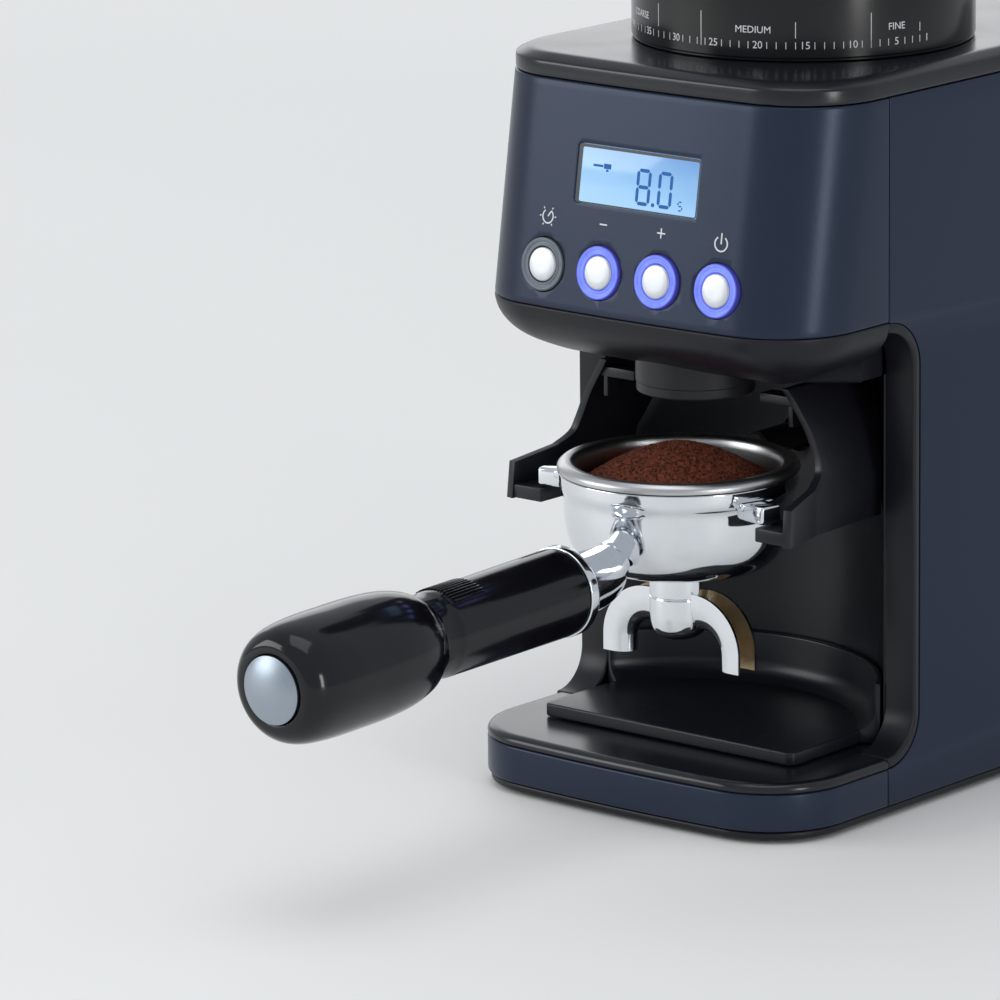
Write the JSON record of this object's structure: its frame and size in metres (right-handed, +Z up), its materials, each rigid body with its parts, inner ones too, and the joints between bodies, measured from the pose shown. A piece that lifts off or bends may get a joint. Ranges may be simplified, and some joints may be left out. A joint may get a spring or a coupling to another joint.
{
  "type": "burr coffee grinder",
  "caption": "Upright electric burr coffee grinder with a tilted control head, a bean hopper on a grind collar, and a portafilter docked in a cradle over a crumb tray.",
  "frame": {"origin": "centre of the bounding box's footprint, on the surface that the feet stand on", "axes": "+Z up, -Y to the front where the portafilter handle points, +X to the right as seen from the front"},
  "size_m": [0.126, 0.3486, 0.3479],
  "materials": {
    "painted_steel": "satin blue-black paint",
    "black_plastic": "satin black moulding",
    "dark_grey_plastic": "dark grey moulding",
    "foot_rubber": "matte",
    "display_glass": "backlit display window",
    "display_module": "display module",
    "circuit_board": "green board",
    "light_ring": "translucent ring lit from behind",
    "button_cap_metal": "spun aluminium",
    "smoked_hopper": "smoked clear plastic",
    "machined_steel": "machined",
    "brass_gear": "cut gear",
    "motor_steel": "drawn can",
    "chrome": "polished",
    "gloss_handle": "high gloss black",
    "brushed_steel": "satin stainless",
    "ground_coffee": "loose brown grounds"
  },
  "bodies": {
    "body": {"base_pan": "black_plastic", "foot_1": "foot_rubber", "foot_2": "foot_rubber", "foot_3": "foot_rubber", "foot_4": "foot_rubber", "base_band": "painted_steel", "base_cover": "black_plastic", "side_trim_left": "black_plastic", "side_trim_right": "black_plastic", "column_wall": "black_plastic", "rear_shell": "painted_steel", "front_panel": "painted_steel", "head_trim": "black_plastic", "top_cover": "black_plastic", "lcd_window": "display_glass", "lcd_module": "display_module", "control_board": "circuit_board", "button_ring_1": "light_ring", "button_ring_2": "light_ring", "button_ring_3": "light_ring", "button_ring_4": "light_ring", "chute_spout": "dark_grey_plastic", "grind_chute": "dark_grey_plastic", "grind_chamber": "dark_grey_plastic", "gearbox_plate": "machined_steel", "shaft_bearing": "machined_steel", "motor_can": "motor_steel", "power_board": "circuit_board", "cable_gland": "foot_rubber", "start_switch": "dark_grey_plastic"},
    "button_1": {"button_cap_1": "button_cap_metal"},
    "button_2": {"button_cap_2": "button_cap_metal"},
    "button_3": {"button_cap_3": "button_cap_metal"},
    "button_4": {"button_cap_4": "button_cap_metal"},
    "burr_drive": {"burr_shaft": "machined_steel", "drive_gear": "brass_gear", "inner_burr": "machined_steel", "sweeper": "machined_steel"},
    "motor_rotor": {"motor_pinion": "machined_steel", "motor_shaft": "machined_steel"},
    "collar": {"adjust_collar": "black_plastic", "burr_carrier": "dark_grey_plastic", "outer_burr": "machined_steel"},
    "hopper": {"bean_hopper": "smoked_hopper", "finger_guard": "black_plastic"},
    "hopper_cover": {"hopper_lid": "black_plastic"},
    "cradle": {"cradle": "black_plastic"},
    "plunger": {"start_plunger": "dark_grey_plastic"},
    "tray": {"crumb_tray": "black_plastic"},
    "portafilter": {"pf_body": "chrome", "pf_basket": "brushed_steel", "pf_grounds": "ground_coffee", "pf_spout": "chrome", "pf_ferrule": "chrome", "pf_handle": "gloss_handle", "pf_end_cap": "chrome"}
  },
  "joints": [
    {"name": "grind_adjust", "type": "hinge", "parent": "body", "child": "collar", "pos_m": [0, 0.06625, 0.235], "axis": [0, 0, 1], "range_deg": [-62, 62]},
    {"name": "hopper_lift", "type": "slide", "parent": "collar", "child": "hopper", "axis": [0, 0, 1], "range_m": [0, 0.12]},
    {"name": "hopper_lid_lift", "type": "slide", "parent": "hopper", "child": "hopper_cover", "axis": [0, 0, 1], "range_m": [0, 0.06]},
    {"name": "button_press_1", "type": "slide", "parent": "body", "child": "button_1", "axis": [0, 0.9878, -0.156], "range_m": [0, 0.001], "stiffness_N_per_m": 400, "springref_m": -0.001},
    {"name": "button_press_2", "type": "slide", "parent": "body", "child": "button_2", "axis": [0, 0.9878, -0.156], "range_m": [0, 0.001], "stiffness_N_per_m": 400, "springref_m": -0.001},
    {"name": "button_press_3", "type": "slide", "parent": "body", "child": "button_3", "axis": [0, 0.9878, -0.156], "range_m": [0, 0.001], "stiffness_N_per_m": 400, "springref_m": -0.001},
    {"name": "button_press_4", "type": "slide", "parent": "body", "child": "button_4", "axis": [0, 0.9878, -0.156], "range_m": [0, 0.001], "stiffness_N_per_m": 400, "springref_m": -0.001},
    {"name": "plunger_press", "type": "slide", "parent": "body", "child": "plunger", "axis": [0, 1, 0], "range_m": [0, 0.0025], "stiffness_N_per_m": 200, "springref_m": -0.002},
    {"name": "burr_spin", "type": "hinge", "parent": "body", "child": "burr_drive", "pos_m": [0, 0.06625, 0.18], "axis": [0, 0, 1], "continuous": true},
    {"name": "motor_spin", "type": "hinge", "parent": "body", "child": "motor_rotor", "pos_m": [0, 0.10625, 0.15], "axis": [0, 0, 1], "continuous": true},
    {"name": "tray_slide", "type": "slide", "parent": "body", "child": "tray", "axis": [0, -1, 0], "range_m": [0, 0.09]},
    {"name": "cradle_slide", "type": "slide", "parent": "body", "child": "cradle", "axis": [0, -1, 0], "range_m": [0, 0.08]},
    {"name": "portafilter_slide", "type": "slide", "parent": "cradle", "child": "portafilter", "axis": [0, -1, 0], "range_m": [0, 0.16]}
  ],
  "couplings": [
    {"joint": "motor_spin", "follows": "burr_spin", "ratio": -4}
  ]
}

====

SET PROBLEM: Quote the material exactly, leaving nothing out.

COMPLETED TASK:
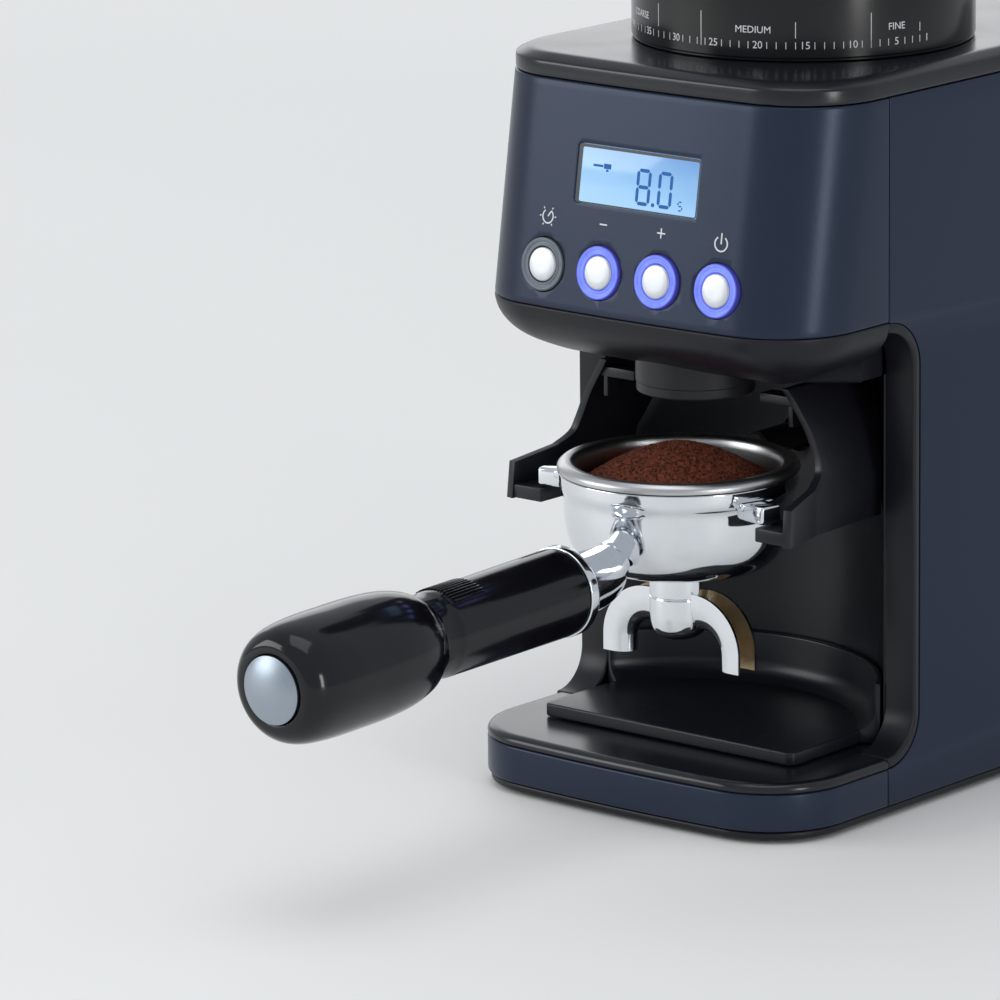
Write the JSON record of this object's structure: its frame and size in metres (right-handed, +Z up), its materials, each rigid body with its parts, inner ones too, and the joints between bodies, measured from the pose shown. A piece that lifts off or bends may get a joint. Ranges may be simplified, and some joints may be left out. A joint may get a spring or a coupling to another joint.
{
  "type": "burr coffee grinder",
  "caption": "Upright electric burr coffee grinder with a tilted control head, a bean hopper on a grind collar, and a portafilter docked in a cradle over a crumb tray.",
  "frame": {"origin": "centre of the bounding box's footprint, on the surface that the feet stand on", "axes": "+Z up, -Y to the front where the portafilter handle points, +X to the right as seen from the front"},
  "size_m": [0.126, 0.3486, 0.3479],
  "materials": {
    "painted_steel": "satin blue-black paint",
    "black_plastic": "satin black moulding",
    "dark_grey_plastic": "dark grey moulding",
    "foot_rubber": "matte",
    "display_glass": "backlit display window",
    "display_module": "display module",
    "circuit_board": "green board",
    "light_ring": "translucent ring lit from behind",
    "button_cap_metal": "spun aluminium",
    "smoked_hopper": "smoked clear plastic",
    "machined_steel": "machined",
    "brass_gear": "cut gear",
    "motor_steel": "drawn can",
    "chrome": "polished",
    "gloss_handle": "high gloss black",
    "brushed_steel": "satin stainless",
    "ground_coffee": "loose brown grounds"
  },
  "bodies": {
    "body": {"base_pan": "black_plastic", "foot_1": "foot_rubber", "foot_2": "foot_rubber", "foot_3": "foot_rubber", "foot_4": "foot_rubber", "base_band": "painted_steel", "base_cover": "black_plastic", "side_trim_left": "black_plastic", "side_trim_right": "black_plastic", "column_wall": "black_plastic", "rear_shell": "painted_steel", "front_panel": "painted_steel", "head_trim": "black_plastic", "top_cover": "black_plastic", "lcd_window": "display_glass", "lcd_module": "display_module", "control_board": "circuit_board", "button_ring_1": "light_ring", "button_ring_2": "light_ring", "button_ring_3": "light_ring", "button_ring_4": "light_ring", "chute_spout": "dark_grey_plastic", "grind_chute": "dark_grey_plastic", "grind_chamber": "dark_grey_plastic", "gearbox_plate": "machined_steel", "shaft_bearing": "machined_steel", "motor_can": "motor_steel", "power_board": "circuit_board", "cable_gland": "foot_rubber", "start_switch": "dark_grey_plastic"},
    "button_1": {"button_cap_1": "button_cap_metal"},
    "button_2": {"button_cap_2": "button_cap_metal"},
    "button_3": {"button_cap_3": "button_cap_metal"},
    "button_4": {"button_cap_4": "button_cap_metal"},
    "burr_drive": {"burr_shaft": "machined_steel", "drive_gear": "brass_gear", "inner_burr": "machined_steel", "sweeper": "machined_steel"},
    "motor_rotor": {"motor_pinion": "machined_steel", "motor_shaft": "machined_steel"},
    "collar": {"adjust_collar": "black_plastic", "burr_carrier": "dark_grey_plastic", "outer_burr": "machined_steel"},
    "hopper": {"bean_hopper": "smoked_hopper", "finger_guard": "black_plastic"},
    "hopper_cover": {"hopper_lid": "black_plastic"},
    "cradle": {"cradle": "black_plastic"},
    "plunger": {"start_plunger": "dark_grey_plastic"},
    "tray": {"crumb_tray": "black_plastic"},
    "portafilter": {"pf_body": "chrome", "pf_basket": "brushed_steel", "pf_grounds": "ground_coffee", "pf_spout": "chrome", "pf_ferrule": "chrome", "pf_handle": "gloss_handle", "pf_end_cap": "chrome"}
  },
  "joints": [
    {"name": "grind_adjust", "type": "hinge", "parent": "body", "child": "collar", "pos_m": [0, 0.06625, 0.235], "axis": [0, 0, 1], "range_deg": [-62, 62]},
    {"name": "hopper_lift", "type": "slide", "parent": "collar", "child": "hopper", "axis": [0, 0, 1], "range_m": [0, 0.12]},
    {"name": "hopper_lid_lift", "type": "slide", "parent": "hopper", "child": "hopper_cover", "axis": [0, 0, 1], "range_m": [0, 0.06]},
    {"name": "button_press_1", "type": "slide", "parent": "body", "child": "button_1", "axis": [0, 0.9878, -0.156], "range_m": [0, 0.001], "stiffness_N_per_m": 400, "springref_m": -0.001},
    {"name": "button_press_2", "type": "slide", "parent": "body", "child": "button_2", "axis": [0, 0.9878, -0.156], "range_m": [0, 0.001], "stiffness_N_per_m": 400, "springref_m": -0.001},
    {"name": "button_press_3", "type": "slide", "parent": "body", "child": "button_3", "axis": [0, 0.9878, -0.156], "range_m": [0, 0.001], "stiffness_N_per_m": 400, "springref_m": -0.001},
    {"name": "button_press_4", "type": "slide", "parent": "body", "child": "button_4", "axis": [0, 0.9878, -0.156], "range_m": [0, 0.001], "stiffness_N_per_m": 400, "springref_m": -0.001},
    {"name": "plunger_press", "type": "slide", "parent": "body", "child": "plunger", "axis": [0, 1, 0], "range_m": [0, 0.0025], "stiffness_N_per_m": 200, "springref_m": -0.002},
    {"name": "burr_spin", "type": "hinge", "parent": "body", "child": "burr_drive", "pos_m": [0, 0.06625, 0.18], "axis": [0, 0, 1], "continuous": true},
    {"name": "motor_spin", "type": "hinge", "parent": "body", "child": "motor_rotor", "pos_m": [0, 0.10625, 0.15], "axis": [0, 0, 1], "continuous": true},
    {"name": "tray_slide", "type": "slide", "parent": "body", "child": "tray", "axis": [0, -1, 0], "range_m": [0, 0.09]},
    {"name": "cradle_slide", "type": "slide", "parent": "body", "child": "cradle", "axis": [0, -1, 0], "range_m": [0, 0.08]},
    {"name": "portafilter_slide", "type": "slide", "parent": "cradle", "child": "portafilter", "axis": [0, -1, 0], "range_m": [0, 0.16]}
  ],
  "couplings": [
    {"joint": "motor_spin", "follows": "burr_spin", "ratio": -4}
  ]
}